> [WHAT YOU WILL DO] Each line from the beginning of the data below through the line containing "pilot_overrun = 1.0" should be repeated exactly, please.

> [SUPPLIED INFORMATION]
[start]

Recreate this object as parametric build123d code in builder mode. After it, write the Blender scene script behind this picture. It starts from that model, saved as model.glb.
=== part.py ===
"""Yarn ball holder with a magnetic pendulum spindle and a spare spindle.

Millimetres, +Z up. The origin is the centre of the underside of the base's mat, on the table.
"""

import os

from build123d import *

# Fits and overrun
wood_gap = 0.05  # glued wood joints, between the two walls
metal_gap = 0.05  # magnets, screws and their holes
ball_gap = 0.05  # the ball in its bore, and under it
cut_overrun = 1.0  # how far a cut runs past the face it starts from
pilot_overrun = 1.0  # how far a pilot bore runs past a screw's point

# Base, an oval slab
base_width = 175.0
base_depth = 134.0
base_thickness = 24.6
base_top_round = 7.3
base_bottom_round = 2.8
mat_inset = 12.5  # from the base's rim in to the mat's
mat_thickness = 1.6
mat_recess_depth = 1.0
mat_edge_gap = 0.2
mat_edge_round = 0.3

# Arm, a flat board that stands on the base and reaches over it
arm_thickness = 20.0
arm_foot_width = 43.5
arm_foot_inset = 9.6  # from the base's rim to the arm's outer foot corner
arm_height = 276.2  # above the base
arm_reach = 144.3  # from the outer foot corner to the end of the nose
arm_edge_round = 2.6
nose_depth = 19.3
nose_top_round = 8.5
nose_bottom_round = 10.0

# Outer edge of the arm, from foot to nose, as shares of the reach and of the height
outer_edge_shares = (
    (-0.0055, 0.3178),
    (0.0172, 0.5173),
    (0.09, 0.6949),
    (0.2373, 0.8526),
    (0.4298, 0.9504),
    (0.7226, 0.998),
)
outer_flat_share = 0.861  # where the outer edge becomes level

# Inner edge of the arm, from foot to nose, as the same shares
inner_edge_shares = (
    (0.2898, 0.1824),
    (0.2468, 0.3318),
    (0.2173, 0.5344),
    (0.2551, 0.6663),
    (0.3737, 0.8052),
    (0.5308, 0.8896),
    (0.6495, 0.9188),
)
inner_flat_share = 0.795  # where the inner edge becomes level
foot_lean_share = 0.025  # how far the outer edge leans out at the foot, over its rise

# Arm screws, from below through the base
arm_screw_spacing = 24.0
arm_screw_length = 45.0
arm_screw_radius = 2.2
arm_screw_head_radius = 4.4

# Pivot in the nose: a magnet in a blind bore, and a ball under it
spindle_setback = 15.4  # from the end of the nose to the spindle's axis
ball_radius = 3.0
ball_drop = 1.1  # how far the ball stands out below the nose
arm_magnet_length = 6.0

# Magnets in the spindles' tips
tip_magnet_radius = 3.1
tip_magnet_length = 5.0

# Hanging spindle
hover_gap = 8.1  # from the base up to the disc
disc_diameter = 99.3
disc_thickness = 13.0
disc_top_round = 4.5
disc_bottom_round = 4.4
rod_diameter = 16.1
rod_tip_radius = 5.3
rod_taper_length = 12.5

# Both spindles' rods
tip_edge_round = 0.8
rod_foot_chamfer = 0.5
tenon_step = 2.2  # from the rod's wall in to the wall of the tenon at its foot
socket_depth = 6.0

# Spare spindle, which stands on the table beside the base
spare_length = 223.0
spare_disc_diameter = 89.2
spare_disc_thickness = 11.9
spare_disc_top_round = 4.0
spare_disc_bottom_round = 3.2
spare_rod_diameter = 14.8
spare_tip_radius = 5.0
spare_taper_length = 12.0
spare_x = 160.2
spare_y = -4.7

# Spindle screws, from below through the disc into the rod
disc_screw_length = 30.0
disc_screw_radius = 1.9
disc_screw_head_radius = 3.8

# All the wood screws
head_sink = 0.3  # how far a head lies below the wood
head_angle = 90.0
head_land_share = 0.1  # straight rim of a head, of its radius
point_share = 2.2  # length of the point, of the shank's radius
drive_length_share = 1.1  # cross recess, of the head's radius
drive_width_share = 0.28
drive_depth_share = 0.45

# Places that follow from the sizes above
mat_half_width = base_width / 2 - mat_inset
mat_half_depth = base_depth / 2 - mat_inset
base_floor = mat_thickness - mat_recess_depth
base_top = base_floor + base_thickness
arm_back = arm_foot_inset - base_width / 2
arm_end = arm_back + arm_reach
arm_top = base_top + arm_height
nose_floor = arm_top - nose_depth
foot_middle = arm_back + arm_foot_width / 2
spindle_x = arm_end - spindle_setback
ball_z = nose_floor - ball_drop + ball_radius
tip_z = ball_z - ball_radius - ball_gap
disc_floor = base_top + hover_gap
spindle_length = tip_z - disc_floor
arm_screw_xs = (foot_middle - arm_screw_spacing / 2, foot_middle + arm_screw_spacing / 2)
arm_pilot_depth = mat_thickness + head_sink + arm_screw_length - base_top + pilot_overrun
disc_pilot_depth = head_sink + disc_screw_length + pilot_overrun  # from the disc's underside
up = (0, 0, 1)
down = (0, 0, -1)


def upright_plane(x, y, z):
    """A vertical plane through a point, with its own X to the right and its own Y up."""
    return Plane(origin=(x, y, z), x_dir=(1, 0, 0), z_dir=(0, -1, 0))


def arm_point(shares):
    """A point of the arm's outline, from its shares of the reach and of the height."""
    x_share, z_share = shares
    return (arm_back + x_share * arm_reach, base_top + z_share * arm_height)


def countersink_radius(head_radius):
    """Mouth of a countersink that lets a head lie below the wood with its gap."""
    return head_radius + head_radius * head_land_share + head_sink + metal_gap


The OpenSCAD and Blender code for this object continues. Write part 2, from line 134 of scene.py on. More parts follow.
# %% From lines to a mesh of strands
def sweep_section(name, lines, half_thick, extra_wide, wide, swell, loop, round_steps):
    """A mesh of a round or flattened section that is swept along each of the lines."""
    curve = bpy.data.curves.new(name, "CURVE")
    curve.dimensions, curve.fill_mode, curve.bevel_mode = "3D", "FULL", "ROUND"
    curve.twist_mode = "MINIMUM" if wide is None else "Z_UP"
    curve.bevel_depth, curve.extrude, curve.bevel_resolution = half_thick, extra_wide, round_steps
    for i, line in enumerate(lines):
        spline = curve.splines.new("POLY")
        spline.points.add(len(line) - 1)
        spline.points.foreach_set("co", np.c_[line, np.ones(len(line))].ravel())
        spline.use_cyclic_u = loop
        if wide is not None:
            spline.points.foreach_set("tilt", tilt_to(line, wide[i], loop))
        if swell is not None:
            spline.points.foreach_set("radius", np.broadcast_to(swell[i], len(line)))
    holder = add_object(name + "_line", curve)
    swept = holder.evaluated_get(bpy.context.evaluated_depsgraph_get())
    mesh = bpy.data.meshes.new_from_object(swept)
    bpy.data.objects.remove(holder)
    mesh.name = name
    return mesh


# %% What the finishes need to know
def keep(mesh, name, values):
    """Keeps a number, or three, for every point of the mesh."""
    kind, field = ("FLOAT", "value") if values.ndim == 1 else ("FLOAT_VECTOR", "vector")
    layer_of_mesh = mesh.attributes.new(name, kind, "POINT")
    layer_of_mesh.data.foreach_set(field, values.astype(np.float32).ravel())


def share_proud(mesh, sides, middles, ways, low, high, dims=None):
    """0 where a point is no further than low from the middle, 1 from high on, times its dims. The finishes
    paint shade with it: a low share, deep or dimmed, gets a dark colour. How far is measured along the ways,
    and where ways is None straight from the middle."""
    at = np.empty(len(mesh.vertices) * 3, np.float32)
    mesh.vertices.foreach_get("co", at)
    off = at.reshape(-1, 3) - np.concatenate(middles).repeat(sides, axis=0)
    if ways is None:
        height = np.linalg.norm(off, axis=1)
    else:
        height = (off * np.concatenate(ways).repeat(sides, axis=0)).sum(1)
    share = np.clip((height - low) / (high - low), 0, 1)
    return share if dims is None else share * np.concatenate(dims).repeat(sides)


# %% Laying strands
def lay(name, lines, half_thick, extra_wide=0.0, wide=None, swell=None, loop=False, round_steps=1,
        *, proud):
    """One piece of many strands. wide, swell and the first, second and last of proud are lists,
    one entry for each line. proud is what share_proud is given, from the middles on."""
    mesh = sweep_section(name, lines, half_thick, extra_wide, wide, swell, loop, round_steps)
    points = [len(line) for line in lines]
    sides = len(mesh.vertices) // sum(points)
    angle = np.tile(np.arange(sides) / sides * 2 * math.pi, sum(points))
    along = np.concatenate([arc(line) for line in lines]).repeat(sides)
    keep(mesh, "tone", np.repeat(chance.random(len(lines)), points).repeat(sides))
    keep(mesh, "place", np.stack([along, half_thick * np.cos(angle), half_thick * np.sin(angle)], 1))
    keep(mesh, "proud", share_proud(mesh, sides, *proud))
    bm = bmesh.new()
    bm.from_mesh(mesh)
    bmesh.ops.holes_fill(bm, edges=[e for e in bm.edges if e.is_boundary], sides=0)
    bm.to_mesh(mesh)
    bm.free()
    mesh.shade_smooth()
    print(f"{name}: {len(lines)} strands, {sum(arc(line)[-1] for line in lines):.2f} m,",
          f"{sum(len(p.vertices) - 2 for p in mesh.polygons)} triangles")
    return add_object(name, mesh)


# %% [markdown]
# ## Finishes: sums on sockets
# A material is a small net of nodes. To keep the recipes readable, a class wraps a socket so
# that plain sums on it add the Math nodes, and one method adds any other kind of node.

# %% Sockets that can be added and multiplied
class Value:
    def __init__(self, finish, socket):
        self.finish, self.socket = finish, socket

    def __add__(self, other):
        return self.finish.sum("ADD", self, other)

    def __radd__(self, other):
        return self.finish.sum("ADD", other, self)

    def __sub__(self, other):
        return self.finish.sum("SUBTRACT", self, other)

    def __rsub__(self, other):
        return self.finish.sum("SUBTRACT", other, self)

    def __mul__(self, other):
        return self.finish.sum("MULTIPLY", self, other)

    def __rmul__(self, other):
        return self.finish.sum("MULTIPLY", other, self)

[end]

> [REPLY TO THE EXERCISE]
Recreate this object as parametric build123d code in builder mode. After it, write the Blender scene script behind this picture. It starts from that model, saved as model.glb.
=== part.py ===
"""Yarn ball holder with a magnetic pendulum spindle and a spare spindle.

Millimetres, +Z up. The origin is the centre of the underside of the base's mat, on the table.
"""

import os

from build123d import *

# Fits and overrun
wood_gap = 0.05  # glued wood joints, between the two walls
metal_gap = 0.05  # magnets, screws and their holes
ball_gap = 0.05  # the ball in its bore, and under it
cut_overrun = 1.0  # how far a cut runs past the face it starts from
pilot_overrun = 1.0  # how far a pilot bore runs past a screw's point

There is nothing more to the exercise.